The Trump administration’s tariff policies may exacerbate trade tensions, raising import costs and indirectly fueling inflation pressures. This uncertainty could slow global economic growth and even heighten recession risks. Rising inflation expectations may delay monetary policy easing (e.g., rate cuts), presenting both opportunities and challenges for the banking sector. On one hand, higher interest rates could enhance bank profitability; on the other, economic slowdowns may increase credit risks. Additionally, market uncertainty could lead companies to delay IPOs or reduce merger activity while stimulating market volatility, impacting various banking businesses differently.

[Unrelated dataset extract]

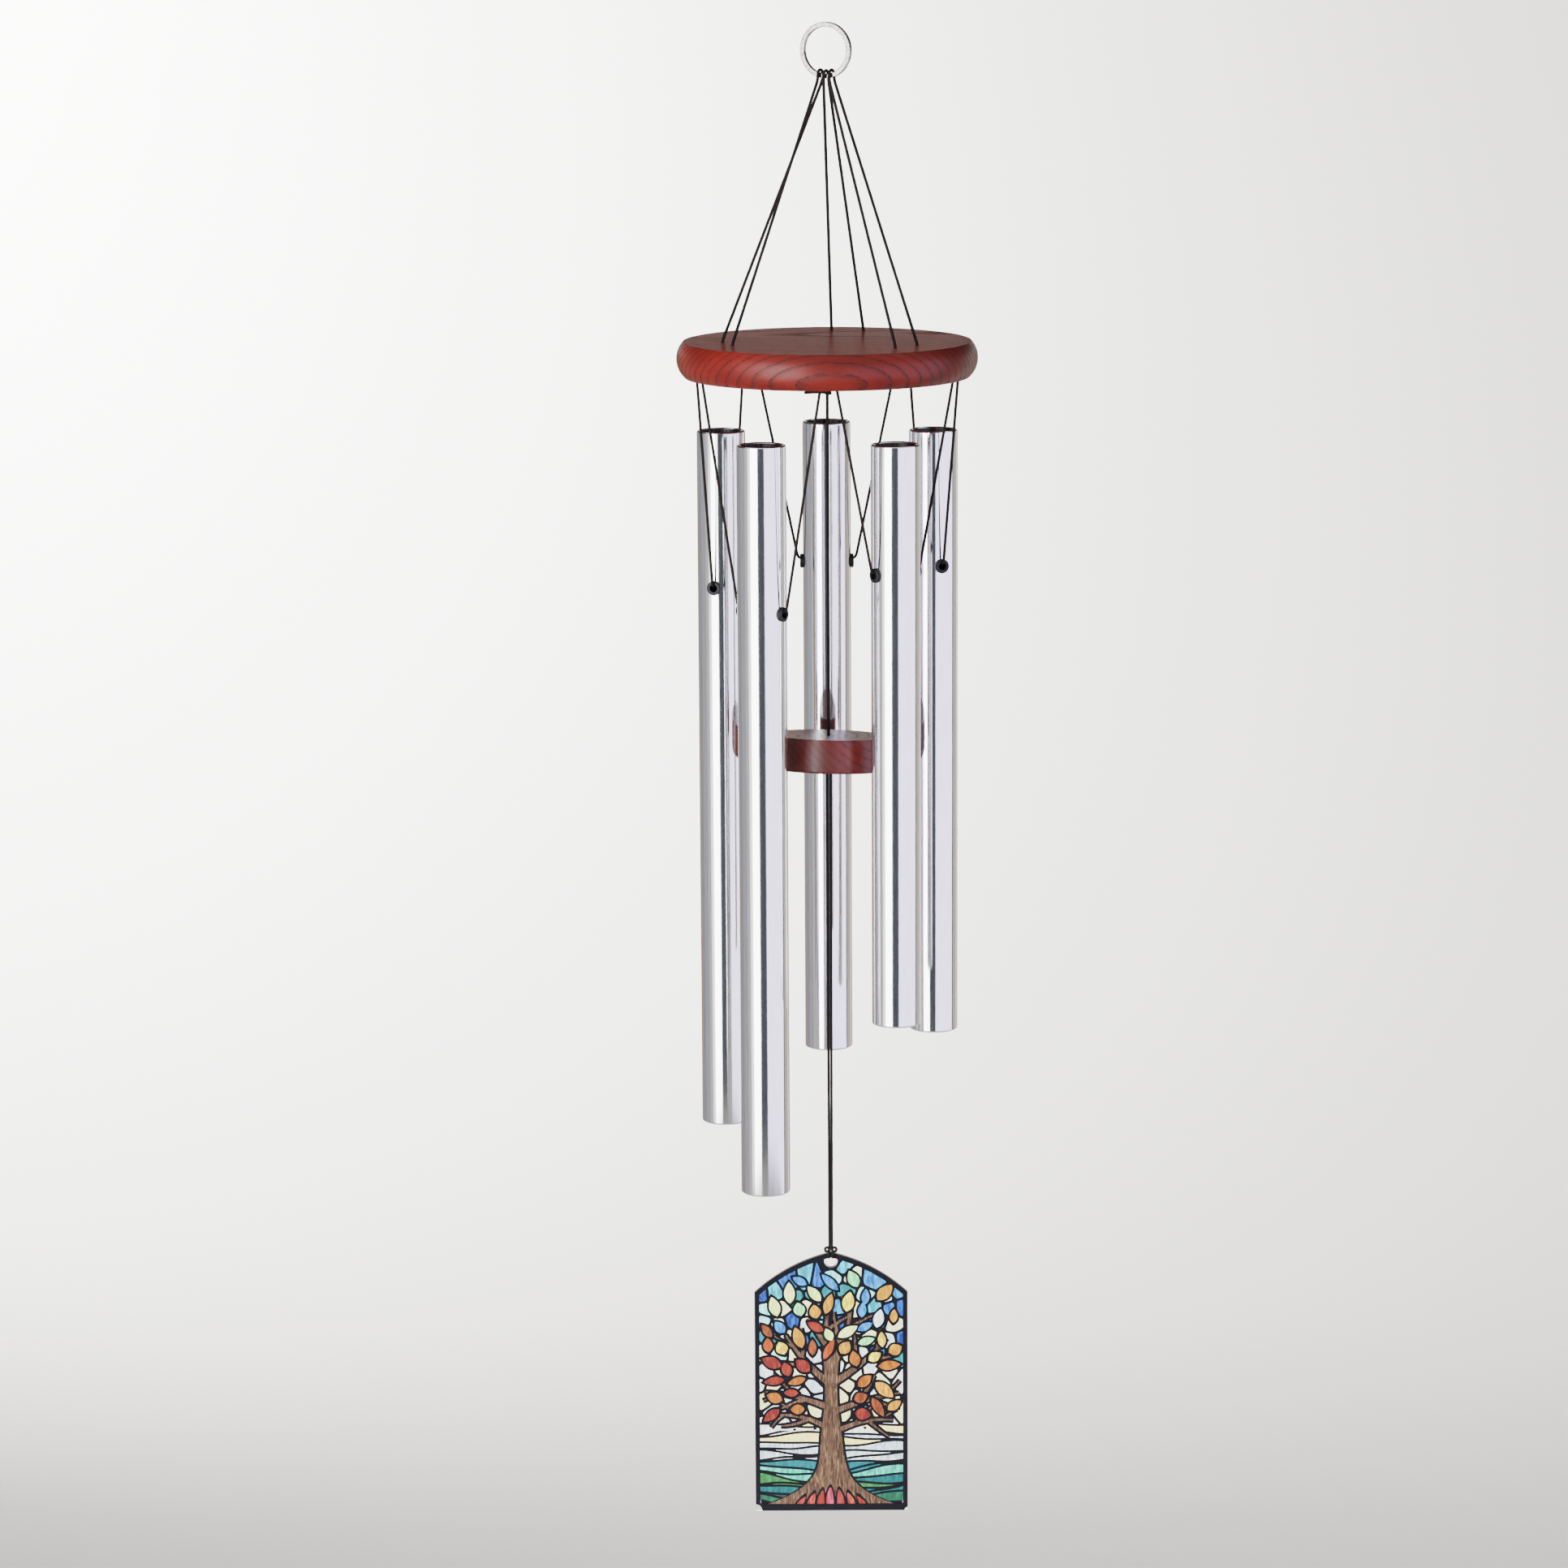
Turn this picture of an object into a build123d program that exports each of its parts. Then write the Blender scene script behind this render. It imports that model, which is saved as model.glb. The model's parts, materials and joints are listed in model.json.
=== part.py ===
from build123d import *
import os
from math import cos, hypot, radians, sin, sqrt

# A hanging wind chime. The origin is the centre of the hanging ring, +Z is up and -Y is the front,
# which the sail faces. All sizes are in millimetres and all angles in degrees.

# ---- hanging ring
RING_OUTER_RADIUS = 12.5
RING_INNER_RADIUS = 10.4
RING_THICKNESS = 2.5
RING_EDGE_ROUND = 0.4
RING_TURN = 27.0  # the ring's axis, turned about Z from +Y towards +X

# ---- cords
CORD_DIAMETER = 1.2
SAIL_CORD_DIAMETER = 1.0
CORD_HOLE_CLEARANCE = 0.3  # on the radius of a hole that a cord runs through
CORD_REST_GAP = 0.05  # between a cord and what it lies against
KNOT_RADIUS = 2.0
KNOT_HEIGHT = 3.2
KNOT_END_ROUND = 0.35  # share of the knot's radius or height, whichever is less
JOINT_GAP = 0.3  # between the end of a swinging cord and the piece that it hangs from

# ---- the three suspension cords
WRAP_SPACING = 2.8  # between the cords' loops, along the bar of the ring
WRAP_GAP = 0.07  # between a loop and the corners of the bar
WRAP_LEG = 3.5  # straight stretch of a loop, below the middle of the bar
HOLE_BEND_RADIUS = 6.0
HOLE_BEND_RISE = 1.5  # of a cord's corner, above the platform's top
BEND_MARGIN = 0.01  # of straight cord between two half-turn bends
SUSPENSION_INSET = 20.5  # of the cord holes, from the platform's rim
SUSPENSION_PAIR_HALF_ANGLE = 9.0
SUSPENSION_ANGLES = {"left": 198.0, "back": 78.0, "right": 318.0}

# ---- platform
PLATFORM_TOP = -129.5
PLATFORM_THICKNESS = 16.0
PLATFORM_RIM_RADIUS = 68.0
PLATFORM_TOP_INSET = 3.0  # of the top's edge, from the widest part of the rim
PLATFORM_BOTTOM_INSET = 3.7
KNOT_POCKET_CLEARANCE = 0.4
CUT_OVERRUN = 1.0  # of a hole's cutter, past the face that it opens on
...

Among them, investment banking-focused banks like Goldman Sachs and JPMorgan Chase may face pressure on their investment banking operations due to IPO stagnation and reduced mergers, but their trading businesses could benefit from market volatility. Diversified banks like JPMorgan Chase and Bank of America, with broad business structures, can capitalize on rising rates while mitigating some risks through wealth management, though they must remain vigilant about economic slowdowns affecting credit quality. Consumer and commercial banks like Wells Fargo, with significant exposure to commercial real estate and consumer loans, may face heightened risks, though higher rates could bolster net interest income. Highly international banks like Citigroup may see their services segments strained by global trade tensions, but their wealth management businesses could demonstrate resilience amid market adjustments.